# [Goal]
For the listing below, give the count of lines containing the string "FreeCAD" and nothing else.

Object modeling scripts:
################
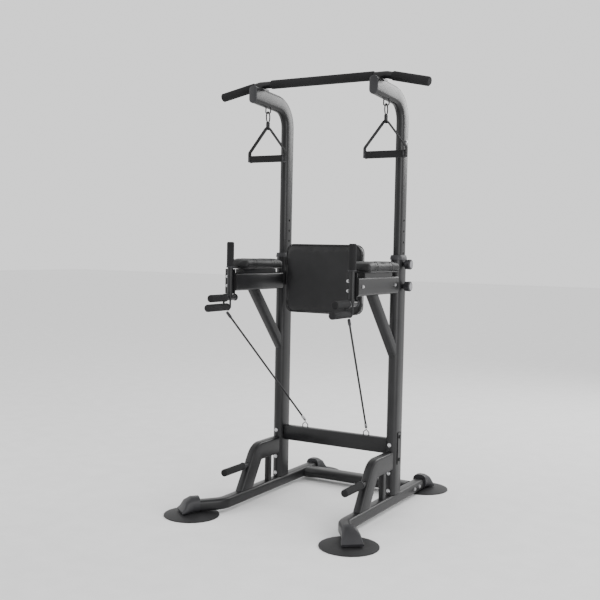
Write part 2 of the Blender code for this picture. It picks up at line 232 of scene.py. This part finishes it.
# Bands, stretched between the crossbar rings and the dip tubes
for side, s in SIDES:
    low, high = Vector((s * 0.165, -0.0075, 0.356)), Vector((s * HALF_SPAN, -0.493, 0.903))
    route = [low.lerp(high, k / 20) for k in range(21)]
    band = tube(f"band_tube_{side}", route, 0.0045, LOOKS["rubber_black"], "base")
    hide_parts(f"band_{side}")
    along = (high - low).normalized()
    cuff = [(0, 0.0052), (0.004, 0.0068), (0.030, 0.0068), (0.036, 0.0050)]
    turned(f"band_clip_{side}", low, along, cuff, ZINC, "base", 20)
    turned(f"band_cuff_{side}", high, -along, cuff, LOOKS["plastic_grey"], "base", 20)


def cushion(name, node, body, cap):
    """Inflate a slightly smaller copy of the pad, so that its faces crown and its edges stay soft."""
    low, high = (Vector(c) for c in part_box(node))
    middle = (low + high) / 2
    size = high - low
    source = frame["nodes"][node]
    mesh = source.data.copy()
    pad = bpy.data.objects.new(name, mesh)
    bpy.context.scene.collection.objects.link(pad)
    thin = min(size)
    shrink = Vector([(d - 0.008) / d if d == thin else 1.0 for d in size])
    for vert in mesh.vertices:
        offset = vert.co - middle
        vert.co = middle + Vector((offset.x * shrink.x, offset.y * shrink.y, offset.z * shrink.z))
    remesh = pad.modifiers.new("remesh", "REMESH")
    remesh.mode = "VOXEL"
    remesh.voxel_size = VOXEL
    graph = bpy.context.evaluated_depsgraph_get()
    pad.data = bpy.data.meshes.new_from_object(pad.evaluated_get(graph))
    pad.modifiers.clear()
    rest = [v.co.copy() for v in pad.data.vertices]
    cloth = pad.modifiers.new("cloth", "CLOTH")
    cloth.settings.use_pressure = True
    cloth.settings.uniform_pressure_force = 4
    cloth.settings.effector_weights.gravity = 0
    cloth.point_cache.frame_start = 1
    cloth.point_cache.frame_end = CLOTH_FRAMES
    for number in range(1, CLOTH_FRAMES + 1):
        bpy.context.scene.frame_set(number)
    graph = bpy.context.evaluated_depsgraph_get()
    puffed = bpy.data.meshes.new_from_object(pad.evaluated_get(graph))
    pad.modifiers.clear()
    pad.data = puffed
    for vert, start in zip(puffed.vertices, rest):
        step = vert.co - start
        if step.length > cap:
            vert.co = start + step.normalized() * cap
    bpy.context.scene.frame_set(1)
    # Fit the result back into the pad's own box
    points = [v.co.copy() for v in pad.data.vertices]
    for i in range(3):
        lowest, highest = min(p[i] for p in points), max(p[i] for p in points)
        for vert in pad.data.vertices:
            vert.co[i] = low[i] + (vert.co[i] - lowest) / (highest - lowest) * size[i]
    subdivide = pad.modifiers.new("subdivide", "SUBSURF")
    subdivide.levels = 1
    subdivide.render_levels = 1
    pad.data.materials.clear()
    pad.data.materials.append(LOOKS["vinyl_black"])
    pad.data.shade_smooth()
    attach(pad, body)
    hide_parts(node)
    return low, high


def ring_points(middle, a, b, half_a, half_b, corner, n=6):
    """Rounded rectangle round a point, in the plane of two directions."""
    points = []
    for quarter, (p, q) in enumerate(((1, 1), (-1, 1), (-1, -1), (1, -1))):
        for step in range(n + 1):
            t = math.pi / 2 * (quarter + step / n)
            points.append(middle + a * (p * (half_a - corner) + corner * math.cos(t))
                          + b * (q * (half_b - corner) + corner * math.sin(t)))
    return points


for side, s in SIDES:
    low, high = cushion(f"armrest_cushion_{side}", f"armrest_pad_{side}", "base", 0.007)
    middle = (low + high) / 2
    for number, y in enumerate((middle.y - 0.075, middle.y + 0.075)):
        seam = ring_points(Vector((middle.x, y, middle.z)), X, Z, 0.0515, 0.0235, 0.019)
        tube(f"armrest_seam_{side}_{number}", seam, 0.0012, LOOKS["vinyl_black"], "base", True, 8)
    bed = ring_points(Vector((middle.x, middle.y, low.z + 0.004)), X, Y, 0.0485, 0.156, 0.018)
    tube(f"armrest_piping_{side}", bed, 0.0024, LOOKS["vinyl_black"], "base", True, 8)

low, high = cushion("backrest_cushion", "backrest_pad", "backrest", 0.010)
middle = (low + high) / 2
for number, y in enumerate((low.y + 0.010, high.y - 0.008)):
    edge = ring_points(Vector((middle.x, y, middle.z)), X, Z, 0.1935, 0.1575, 0.036)
    tube(f"backrest_piping_{number}", edge, 0.0024, LOOKS["vinyl_black"], "backrest", True, 8)

for side, s in SIDES:
    x = s * HALF_SPAN
    for number, height in enumerate((0.298, 0.1676, 0.085)):
        bolt(f"front_bolt_{side}_{number}", (x, -0.0502, height), -Y, "base")
    for number, y in enumerate((0.205, 0.265)):
        bolt(f"rail_bolt_{side}_{number}", (x + s * TUBE_SIDE, y, RAIL_Z), X * s, "base")
    for number, (dx, height) in enumerate(((-0.024, 1.061), (-0.024, 1.02))):
        bolt(f"flange_bolt_{side}_{number}", (x + dx, -0.4606, height), -Y, "base", 0.0055)
    for number, y in enumerate((-0.09, -0.42)):
        bolt(f"arm_bolt_{side}_{number}", (x + s * TUBE_SIDE, y, ARM_Z), X * s, "base", 0.006)
    bolt(f"post_bolt_{side}", (x + s * POST_SIDE, 0.006, 1.688), X * s, "upper_frame", 0.006)
    # Grip end rings and caps
    ring = [(0, 0.0170), (0.001, 0.0182), (0.005, 0.0182), (0.006, 0.0170)]
    turned(f"push_ring_{side}", (x, -0.342, PUSH_Z), -Y, ring, LOOKS["plastic_grey"], "base")
    turned(f"dip_ring_{side}", (x, -0.507, DIP_Z), -Y, ring, LOOKS["plastic_grey"], "base")
    turned(f"dip_cap_{side}", (x, -0.434, DIP_Z), Y, [(0, 0.0145), (0.001, 0.016), (0.004, 0.016), (0.006, 0.011)],
           LOOKS["plastic_grey"], "base")
    turned(f"top_ring_{side}", (x, STEM_Y, 1.102), Z, ring, LOOKS["plastic_grey"], "base")
    for end in (-1, 1):
        turned(f"swing_cap_{side}_{'low' if end < 0 else 'high'}", (x + end * 0.089, HANG_Y, HANG_Z), X * end,
               [(0, 0.0167), (0.001, 0.0178), (0.006, 0.0178), (0.0085, 0.015)], LOOKS["plastic_grey"],
               f"swing_{side}")
    # Light faces on the knobs
    turned(f"height_knob_face_{side}", (x + KNOB_FACE, 0, KNOB_Z), X, [(0, 0.0165), (0.001, 0.0160), (0.0015, 0.010)], CAP,
           f"height_knob_body_{side}")
    turned(f"clamp_knob_face_{side}", (x + s * KNOB_FACE, 0, CLAMP_Z), X * s, [(0, 0.0165), (0.001, 0.0160),
           (0.0015, 0.010)], CAP, f"clamp_knob_body_{side}")
    # Cap over the front end of the head
    bm = bmesh.new()
    rows = []
    for out, inset in ((0.0, 0.0), (0.005, 0.0005), (0.008, 0.004), (0.009, 0.010)):
        centre = Vector((x, -0.3053 - out, 1.8957))
        rows.append([bm.verts.new(p) for p in ring_points(centre, X, Z, 0.0204 - inset, 0.0404 - inset,
                                                          0.0200 - inset)])
    for near, far in zip(rows, rows[1:]):
        for k in range(len(near)):
            m = (k + 1) % len(near)
            bm.faces.new((near[k], near[m], far[m], far[k]))
    bm.faces.new(rows[0])
    bm.faces.new(rows[-1])
    publish(f"head_cap_{side}", bm, LOOKS["plastic_grey"], "upper_frame")

# Floor and light
bm = bmesh.new()
bmesh.ops.create_grid(bm, x_segments=1, y_segments=1, size=30)
mesh = bpy.data.meshes.new("floor")
bm.to_mesh(mesh)
bm.free()
floor = bpy.data.objects.new("floor", mesh)
bpy.context.scene.collection.objects.link(floor)
floor.location.z = -0.0005
mesh.materials.append(finish_material("floor", (0.86, 0.86, 0.86), (0.90, 0.90, 0.90), 0.8, 0, 40, 0.02))
world = bpy.data.worlds.new("studio")
bpy.context.scene.world = world
world.use_nodes = True
world.node_tree.nodes["Background"].inputs["Color"].default_value = (1, 1, 1, 1)
world.node_tree.nodes["Background"].inputs["Strength"].default_value = 1.25
for name, place, power, size in (("key", (5.0, -1.8, 1.6), 120, 3.0), ("fill", (-3.5, -2.5, 2.5), 30, 3.0),
                                 ("rim", (1.5, 3.5, 3.0), 90, 2.0)):
    lamp = bpy.data.objects.new(name, bpy.data.lights.new(name, "AREA"))
    lamp.data.energy = power
    lamp.data.size = size
    lamp.location = place
    lamp.rotation_euler = (Vector((0, 0, 1)) - lamp.location).to_track_quat("-Z", "Y").to_euler()
    bpy.context.scene.collection.objects.link(lamp)
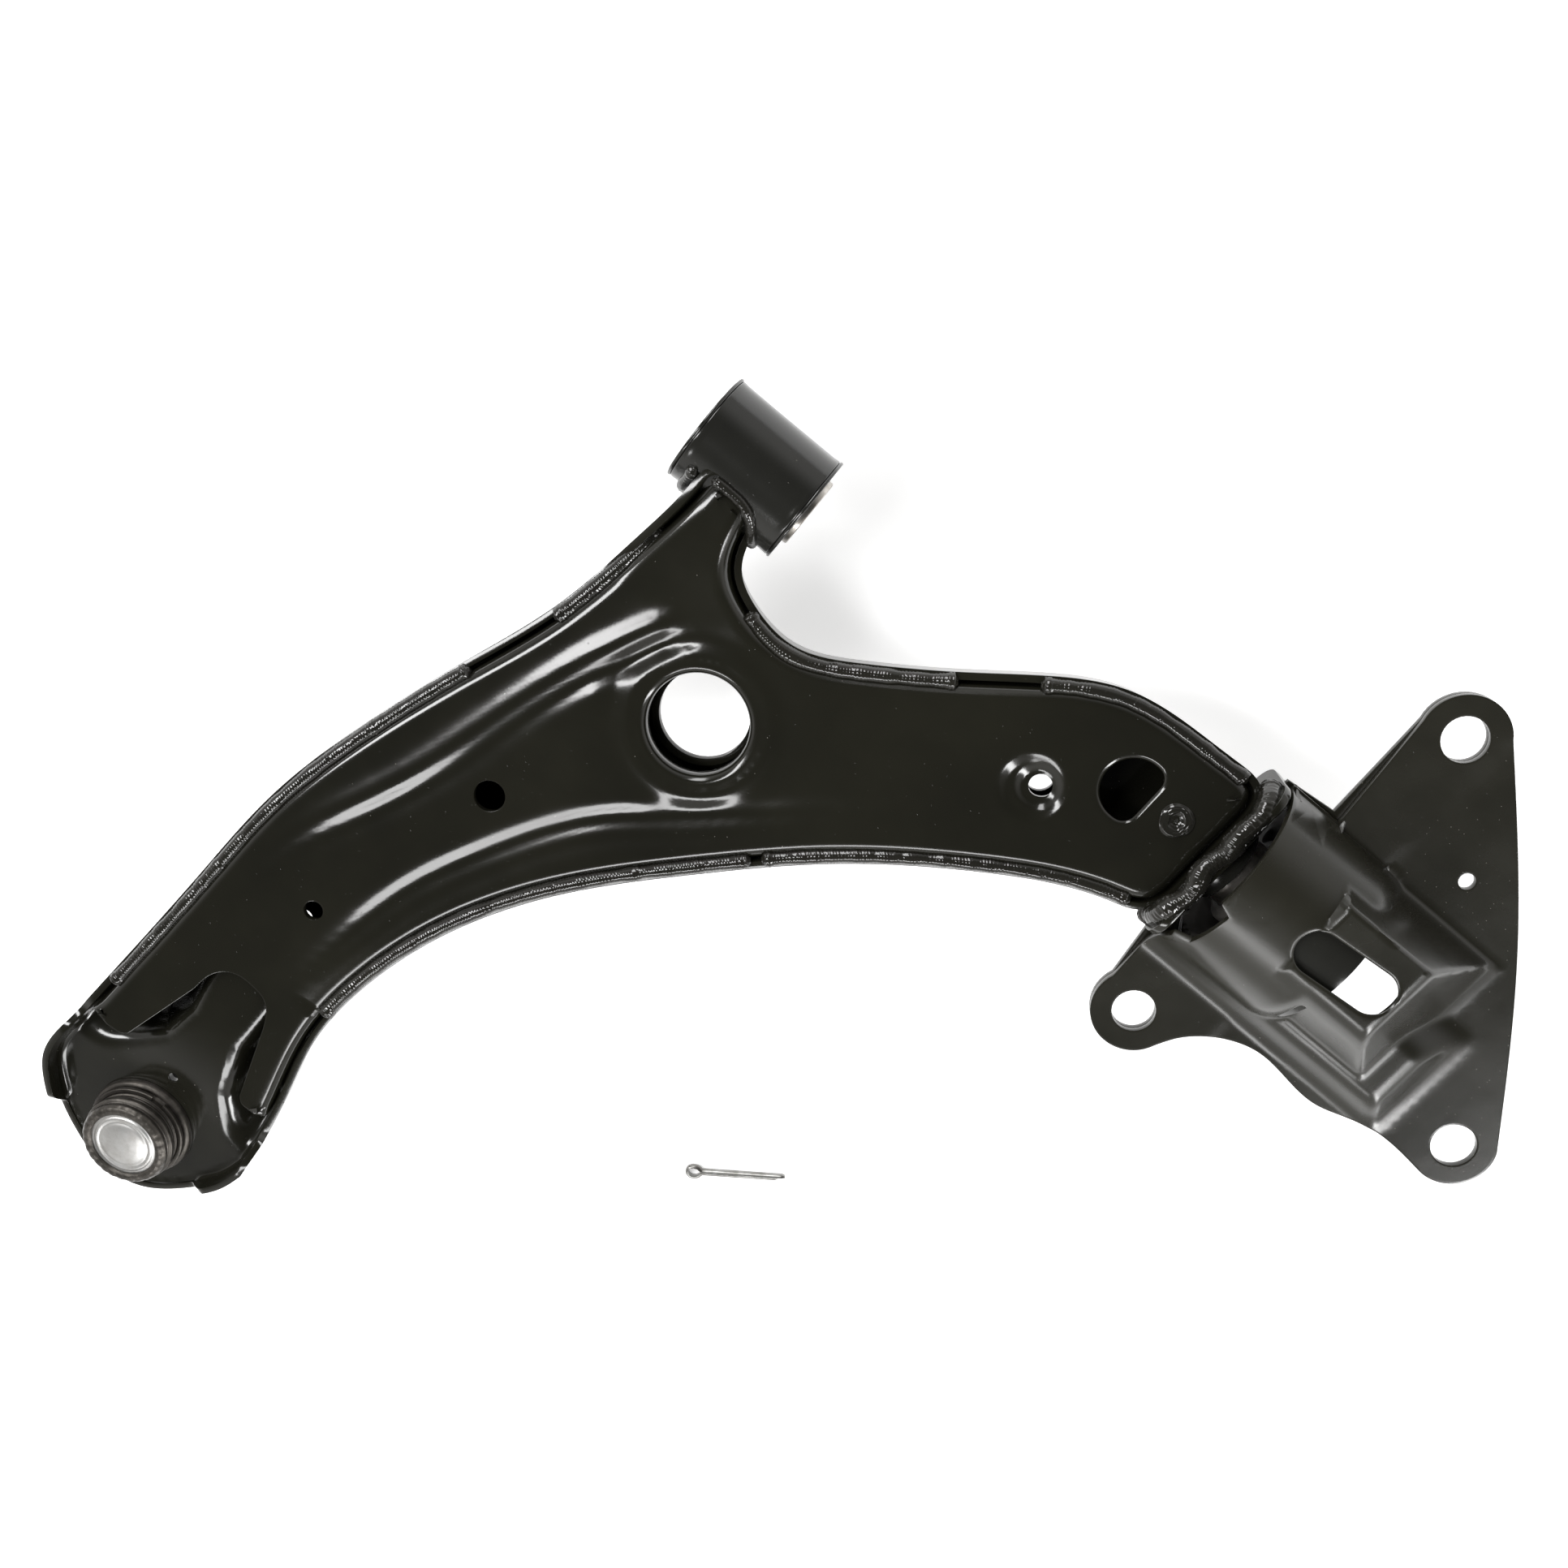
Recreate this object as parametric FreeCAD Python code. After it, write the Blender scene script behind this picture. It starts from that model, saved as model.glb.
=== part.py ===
import FreeCAD, Part
import math
import os

# Lower control arm of a small car: two pressed shells welded into an L-shaped box, a front
# bush in a welded eye, a rear bush clamped in a bolt-on bracket, and a ball joint.
# Frame: origin at the centre of the front bush bore, +X along the pivot axis to the rear
# bush, +Z towards the cover side, the ball joint lies towards -Y. Millimetres throughout.

V = FreeCAD.Vector
X_AXIS = V(1, 0, 0)
Z_AXIS = V(0, 0, 1)

# ---- driving dimensions -------------------------------------------------------------------
SPAN = 220.0             # front bush centre to rear bush centre, along the pivot axis
REACH = 356.0            # pivot axis to ball centre, along Y
BALL_AHEAD = 28.0        # ball centre ahead of the front bush, along X
BALL_LEAN = 8.0          # degrees that the stud axis leans outwards
SHEET = 2.6              # thickness of every pressed sheet
RUN = 0.05               # radial running clearance between parts that turn

# pressed shells
WALL_TOP = 9.0           # top edge of the lower shell's wall
SHELL_FLOOR = -12.5      # underside of the lower shell
WALL_DRAFT = 3.0         # how far the wall leans in from its top edge to the floor
COVER_TOP = 12.0         # outer face of the cover
COVER_SKIRT = 7.0        # depth of the cover's turned-down edge
NEST_GAP = 1.2           # gap between the cover's edge and the wall, filled by the weld
WELD_RISE = 1.8          # height of a seam weld above the wall's edge
LIGHTENING_R = 18.2      # big flanged hole in the cover
LIGHTENING_FLOOR_R = 16.6
LIGHTENING_X = 40.0
LIGHTENING_Y = -80.0
LIGHTENING_LIP = 7.0     # depth of the flange turned down round the big hole

DATUM_HOLE_R = 4.2       # locating hole in the cover, with a wider one below it
DATUM_FLOOR_R = 5.5
DATUM_SHARE = 0.708      # share of the way from the front bush to the end plate
DATUM_Y = -20.5
PLUG_R = 6.5             # plug weld that ties the shells near the rear
PLUG_SHARE = 0.907
PLUG_Y = 1.6
DRAIN_R = 3.7            # paint drain through both shells
DRAIN_SHARE = 0.641      # share of the way from the front bush to the ball
DRAIN_OFFSET = -7.5
DRAIN_FLOOR_SHARE = 0.69
DRAIN_FLOOR_OFFSET = -9.2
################
# [Response to this task]
3